I was off school for the summer and was attending my parents' ward again. I attended his homecoming talk and felt those ever-familiar emotions. I had heard through his parents that his girlfriend had gotten married just a few months earlier and they thought he would love to hang out with me. After breaking off my engagement, I was wary of starting something romantic too fast His dad pushed me on more than one occasion (during a mutual ditching of Sunday School hour) to go catch a movie or dinner together. I was reluctant because I was sure he would remember me as the young, obnoxious pre-teen from years before. Though I had been resistant, we hung out a time or two and it seemed we became fast friends.
We started hanging out...a lot. He quickly became my favorite movie buddy (I saw pretty much every movie released that summer with him). When I needed to get my ex's mailing address to threaten legal proceedings, he drove me out to West Jordan in his car so we wouldn't be recognized. When it came time to go back to school in August, he wanted to "take me out" for a nice dinner before I made the mighty trek to Logan to start at Utah State. I should have caught the innuendos that were blanketing me during dinner, but in spite of it all, he didn't try to kiss me at the end of the evening.
Fall break was looming, and he inquired (from Utah County) if I had plans for the recess. He had a trip to California planned with a couple of friends and asked me to tag along - no strings attached. Friends of mine had mentioned to me that he was interested in me, but unable to let a free trip to California pass me by, I feigned ignorance and went along. During the course of the trip, he became frustrated (understatement) with my lack of reciprocation and pawned me off on his friend for the day (we went sailing). When we all hooked back up, he and I went for a walk around the neighborhood where we were staying. Ignorant no more, I heard him spill some of the most flattering compliments anyone has ever told me. He was in love with me, and while I was complimented, I knew I wasn't ready to duplicate his feelings. I walked in silence, listening awkwardly to him gushing. I still remember, "So, I blew it with Stacey #1. Tell me what to do differently when Stacey #2 comes along." I shed many tears that night, wishing that I could allow our friendship to elevate to the next level.
The next day we hopped in the car and began the trek back to Utah. It was the most uncomfortable 10 hours of my life. I pretended to be asleep most of the drive just so I wouldn't have to endure the anger and sadness he exhibited in his eyes. I felt so incredibly guilty. We had to stop in Las Vegas (for a reason I can no longer remember), and as we wandered around the shops at Caesar's Palace, I wondered why we were prolonging the end of a laborious trip. As we walked back to the car, he was toting a Banana Republic bag and I wondered why he went there. I didn't inquire, not wanting to push his buttons even more and we drove the rest of the way home.
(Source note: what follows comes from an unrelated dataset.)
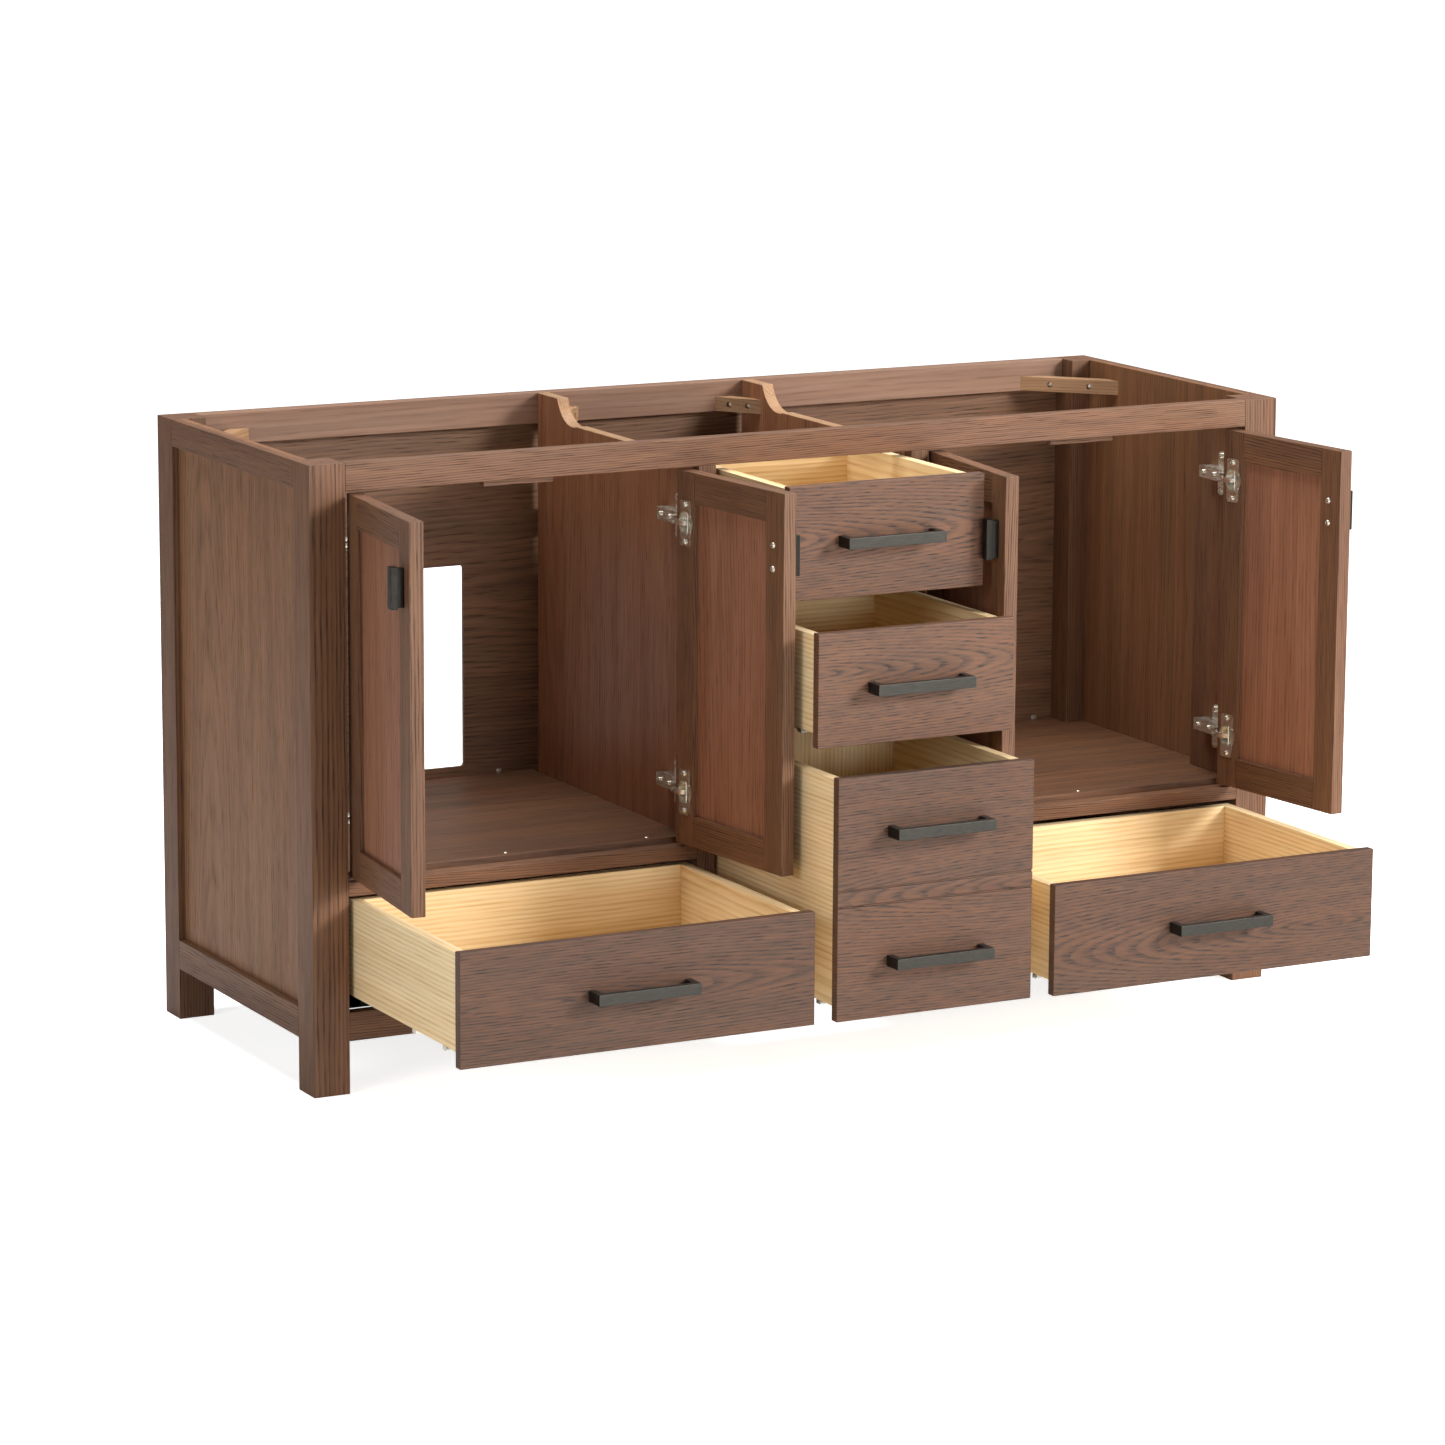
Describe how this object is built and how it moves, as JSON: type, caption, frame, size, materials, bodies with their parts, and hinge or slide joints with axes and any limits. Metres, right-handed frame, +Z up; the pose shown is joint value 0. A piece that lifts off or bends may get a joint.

When he dropped me off at his house, I was planning on making a beeline for the front door and not looking back. He quietly asked me if I wanted what he had bought me. He pulled the gift box out of the Banana Republic bag and handed it to me, telling me I didn't need to open it yet, but that I could wear it on a date with a new guy. I got inside and pulled out the most beautiful black cashmere sweater set. I had never owned something so soft and classy (being a student, I mostly lived in D.I. tee shirts, jeans and flip flops). Again, a wave of guilt washed over me as I realized that he felt like he needed to buy me something to compensate for his behavior on the trip.
As I arrived home from class the next Monday, there was a tag hanging from my front doorknob. Logan florist gad tried to deliver while I was out, but had left the most beautiful bouquet of white roses at my upstairs neighbor's apartment. I retrieved the card, which read, "Have a good one! From your ex-neighbor" (an inside joke, as though nothing had even happened).
After the flowers died, the memory of that trip lived on vividly for months. I didn't talk to him again for quite some time, but our relationship continued to develop. He set me up with another guy who became fiance number two, and even consoled me when said relationship didn't pan out.
When I got his wedding invitation in the mail a couple years later, I wasn't hugely surprised by the fact he was getting married, but I was surprised by the fact that again I felt that familiar pang of sadness. His chapter in my life was closed, and I wasn't sure I was ready to let it go.